-- START Data block --
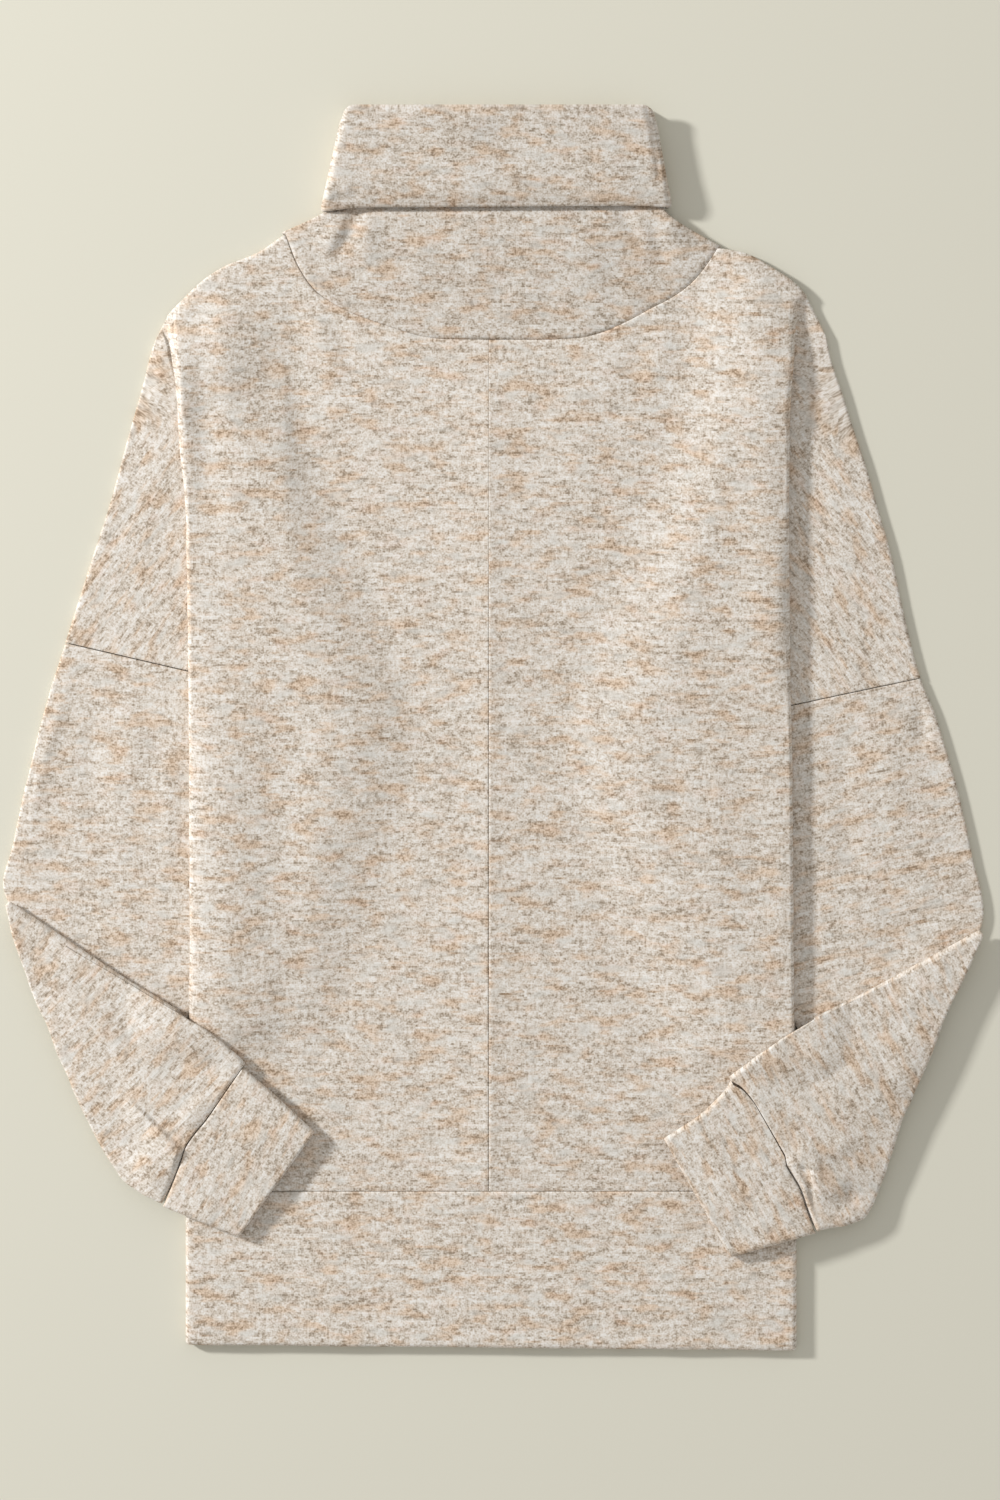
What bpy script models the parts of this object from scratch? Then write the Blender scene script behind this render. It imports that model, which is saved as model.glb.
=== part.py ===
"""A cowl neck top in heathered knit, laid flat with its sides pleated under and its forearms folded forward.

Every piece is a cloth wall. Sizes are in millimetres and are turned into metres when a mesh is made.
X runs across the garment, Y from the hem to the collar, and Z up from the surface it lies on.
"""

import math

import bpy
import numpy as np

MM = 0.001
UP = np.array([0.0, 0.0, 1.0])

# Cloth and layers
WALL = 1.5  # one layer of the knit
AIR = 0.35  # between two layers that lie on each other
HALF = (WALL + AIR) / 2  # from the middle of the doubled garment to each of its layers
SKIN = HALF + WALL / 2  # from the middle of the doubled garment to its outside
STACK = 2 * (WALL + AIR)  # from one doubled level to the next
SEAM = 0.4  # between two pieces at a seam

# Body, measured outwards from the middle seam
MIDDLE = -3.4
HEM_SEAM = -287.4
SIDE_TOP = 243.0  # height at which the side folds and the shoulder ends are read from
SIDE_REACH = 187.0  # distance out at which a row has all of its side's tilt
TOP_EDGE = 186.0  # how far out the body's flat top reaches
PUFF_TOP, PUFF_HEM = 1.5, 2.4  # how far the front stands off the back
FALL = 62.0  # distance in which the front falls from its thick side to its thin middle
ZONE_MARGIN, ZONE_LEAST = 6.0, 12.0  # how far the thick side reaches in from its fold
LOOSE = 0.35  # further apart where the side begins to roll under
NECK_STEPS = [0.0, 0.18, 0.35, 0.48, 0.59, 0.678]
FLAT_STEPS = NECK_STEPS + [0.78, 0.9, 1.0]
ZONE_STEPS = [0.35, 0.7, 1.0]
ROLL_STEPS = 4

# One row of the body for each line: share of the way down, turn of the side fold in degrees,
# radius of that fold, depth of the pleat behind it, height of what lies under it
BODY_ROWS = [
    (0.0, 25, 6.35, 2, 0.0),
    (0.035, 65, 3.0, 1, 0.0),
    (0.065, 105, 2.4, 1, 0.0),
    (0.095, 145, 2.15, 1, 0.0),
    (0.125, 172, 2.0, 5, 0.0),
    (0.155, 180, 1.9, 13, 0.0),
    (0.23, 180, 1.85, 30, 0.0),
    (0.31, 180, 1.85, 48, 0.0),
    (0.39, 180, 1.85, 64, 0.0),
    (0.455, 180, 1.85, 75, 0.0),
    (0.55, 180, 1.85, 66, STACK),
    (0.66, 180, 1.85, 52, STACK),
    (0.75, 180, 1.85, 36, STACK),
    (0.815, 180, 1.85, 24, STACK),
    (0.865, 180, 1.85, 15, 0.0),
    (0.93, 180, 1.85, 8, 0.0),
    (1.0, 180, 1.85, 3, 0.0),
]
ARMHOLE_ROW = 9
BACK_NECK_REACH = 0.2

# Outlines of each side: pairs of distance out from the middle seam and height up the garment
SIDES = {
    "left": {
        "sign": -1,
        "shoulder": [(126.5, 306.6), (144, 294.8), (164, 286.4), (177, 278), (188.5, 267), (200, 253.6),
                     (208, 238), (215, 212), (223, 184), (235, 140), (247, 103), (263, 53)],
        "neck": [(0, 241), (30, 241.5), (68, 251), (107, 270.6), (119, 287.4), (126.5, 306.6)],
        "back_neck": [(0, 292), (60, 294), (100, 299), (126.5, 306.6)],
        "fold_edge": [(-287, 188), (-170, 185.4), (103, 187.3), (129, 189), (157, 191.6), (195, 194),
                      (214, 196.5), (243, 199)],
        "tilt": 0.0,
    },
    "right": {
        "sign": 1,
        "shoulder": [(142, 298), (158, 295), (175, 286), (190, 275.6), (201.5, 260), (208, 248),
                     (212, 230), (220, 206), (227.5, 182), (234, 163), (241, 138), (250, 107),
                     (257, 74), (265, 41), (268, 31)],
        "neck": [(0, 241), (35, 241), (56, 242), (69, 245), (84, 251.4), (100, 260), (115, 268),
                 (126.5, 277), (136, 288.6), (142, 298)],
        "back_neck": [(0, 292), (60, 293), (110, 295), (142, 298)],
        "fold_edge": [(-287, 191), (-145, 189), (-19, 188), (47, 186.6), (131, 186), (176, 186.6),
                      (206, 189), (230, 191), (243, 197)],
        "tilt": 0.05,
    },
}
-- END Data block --
- Goal -
Take the material above and return all of it exactly.

- Complete output -
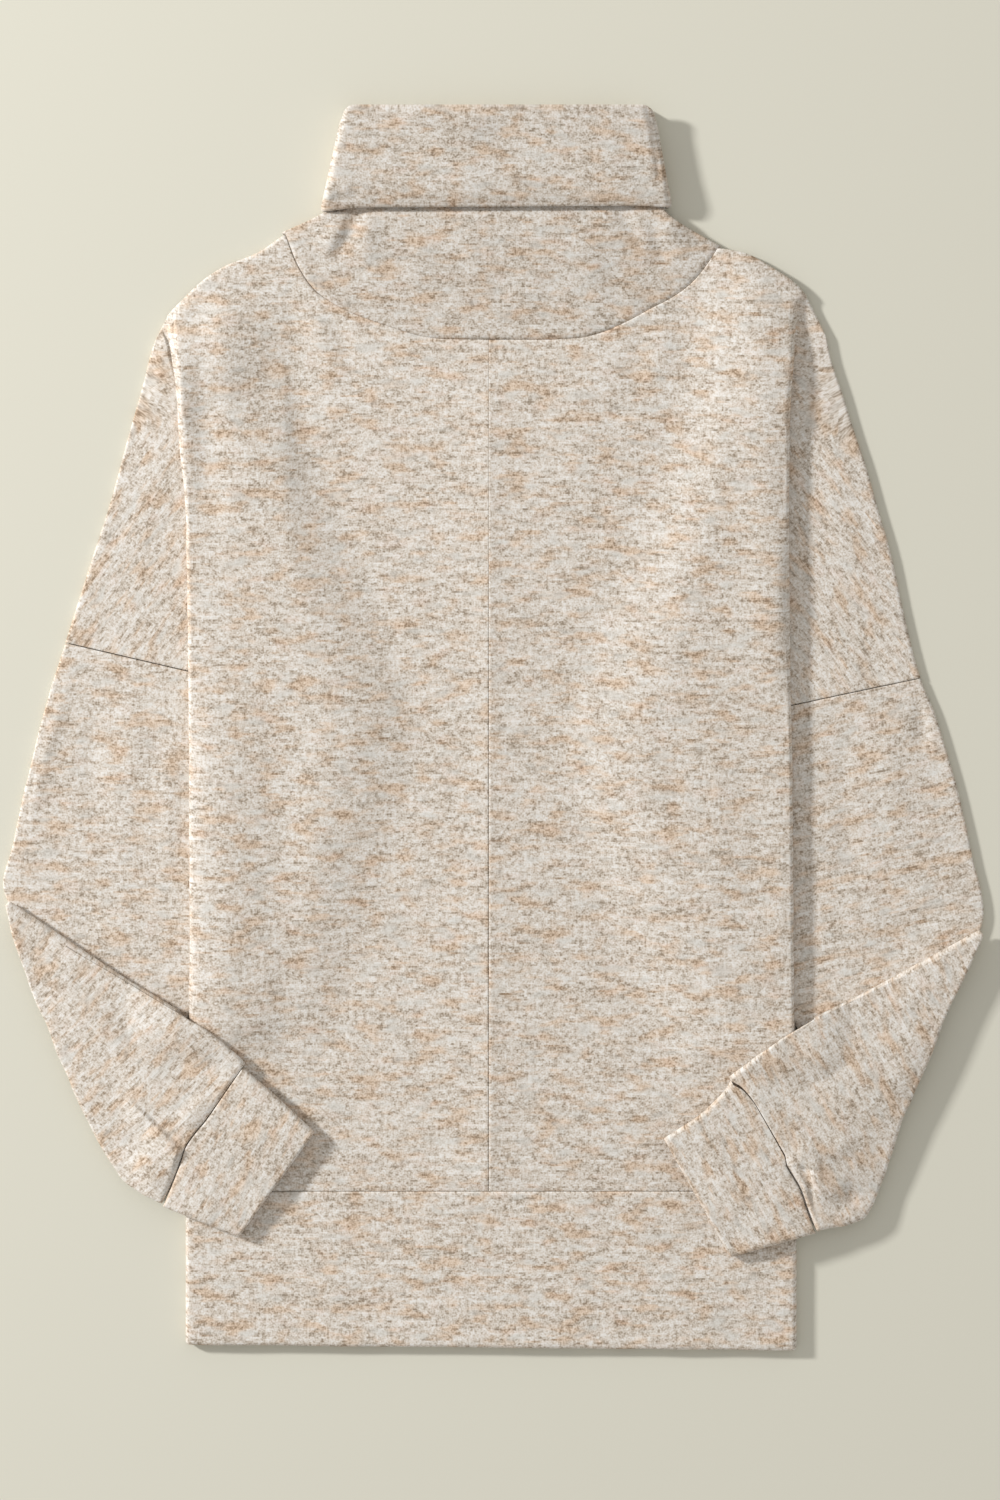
What bpy script models the parts of this object from scratch? Then write the Blender scene script behind this render. It imports that model, which is saved as model.glb.
=== part.py ===
"""A cowl neck top in heathered knit, laid flat with its sides pleated under and its forearms folded forward.

Every piece is a cloth wall. Sizes are in millimetres and are turned into metres when a mesh is made.
X runs across the garment, Y from the hem to the collar, and Z up from the surface it lies on.
"""

import math

import bpy
import numpy as np

MM = 0.001
UP = np.array([0.0, 0.0, 1.0])

# Cloth and layers
WALL = 1.5  # one layer of the knit
AIR = 0.35  # between two layers that lie on each other
HALF = (WALL + AIR) / 2  # from the middle of the doubled garment to each of its layers
SKIN = HALF + WALL / 2  # from the middle of the doubled garment to its outside
STACK = 2 * (WALL + AIR)  # from one doubled level to the next
SEAM = 0.4  # between two pieces at a seam

# Body, measured outwards from the middle seam
MIDDLE = -3.4
HEM_SEAM = -287.4
SIDE_TOP = 243.0  # height at which the side folds and the shoulder ends are read from
SIDE_REACH = 187.0  # distance out at which a row has all of its side's tilt
TOP_EDGE = 186.0  # how far out the body's flat top reaches
PUFF_TOP, PUFF_HEM = 1.5, 2.4  # how far the front stands off the back
FALL = 62.0  # distance in which the front falls from its thick side to its thin middle
ZONE_MARGIN, ZONE_LEAST = 6.0, 12.0  # how far the thick side reaches in from its fold
LOOSE = 0.35  # further apart where the side begins to roll under
NECK_STEPS = [0.0, 0.18, 0.35, 0.48, 0.59, 0.678]
FLAT_STEPS = NECK_STEPS + [0.78, 0.9, 1.0]
ZONE_STEPS = [0.35, 0.7, 1.0]
ROLL_STEPS = 4

# One row of the body for each line: share of the way down, turn of the side fold in degrees,
# radius of that fold, depth of the pleat behind it, height of what lies under it
BODY_ROWS = [
    (0.0, 25, 6.35, 2, 0.0),
    (0.035, 65, 3.0, 1, 0.0),
    (0.065, 105, 2.4, 1, 0.0),
    (0.095, 145, 2.15, 1, 0.0),
    (0.125, 172, 2.0, 5, 0.0),
    (0.155, 180, 1.9, 13, 0.0),
    (0.23, 180, 1.85, 30, 0.0),
    (0.31, 180, 1.85, 48, 0.0),
    (0.39, 180, 1.85, 64, 0.0),
    (0.455, 180, 1.85, 75, 0.0),
    (0.55, 180, 1.85, 66, STACK),
    (0.66, 180, 1.85, 52, STACK),
    (0.75, 180, 1.85, 36, STACK),
    (0.815, 180, 1.85, 24, STACK),
    (0.865, 180, 1.85, 15, 0.0),
    (0.93, 180, 1.85, 8, 0.0),
    (1.0, 180, 1.85, 3, 0.0),
]
ARMHOLE_ROW = 9
BACK_NECK_REACH = 0.2

# Outlines of each side: pairs of distance out from the middle seam and height up the garment
SIDES = {
    "left": {
        "sign": -1,
        "shoulder": [(126.5, 306.6), (144, 294.8), (164, 286.4), (177, 278), (188.5, 267), (200, 253.6),
                     (208, 238), (215, 212), (223, 184), (235, 140), (247, 103), (263, 53)],
        "neck": [(0, 241), (30, 241.5), (68, 251), (107, 270.6), (119, 287.4), (126.5, 306.6)],
        "back_neck": [(0, 292), (60, 294), (100, 299), (126.5, 306.6)],
        "fold_edge": [(-287, 188), (-170, 185.4), (103, 187.3), (129, 189), (157, 191.6), (195, 194),
                      (214, 196.5), (243, 199)],
        "tilt": 0.0,
    },
    "right": {
        "sign": 1,
        "shoulder": [(142, 298), (158, 295), (175, 286), (190, 275.6), (201.5, 260), (208, 248),
                     (212, 230), (220, 206), (227.5, 182), (234, 163), (241, 138), (250, 107),
                     (257, 74), (265, 41), (268, 31)],
        "neck": [(0, 241), (35, 241), (56, 242), (69, 245), (84, 251.4), (100, 260), (115, 268),
                 (126.5, 277), (136, 288.6), (142, 298)],
        "back_neck": [(0, 292), (60, 293), (110, 295), (142, 298)],
        "fold_edge": [(-287, 191), (-145, 189), (-19, 188), (47, 186.6), (131, 186), (176, 186.6),
                      (206, 189), (230, 191), (243, 197)],
        "tilt": 0.05,
    },
}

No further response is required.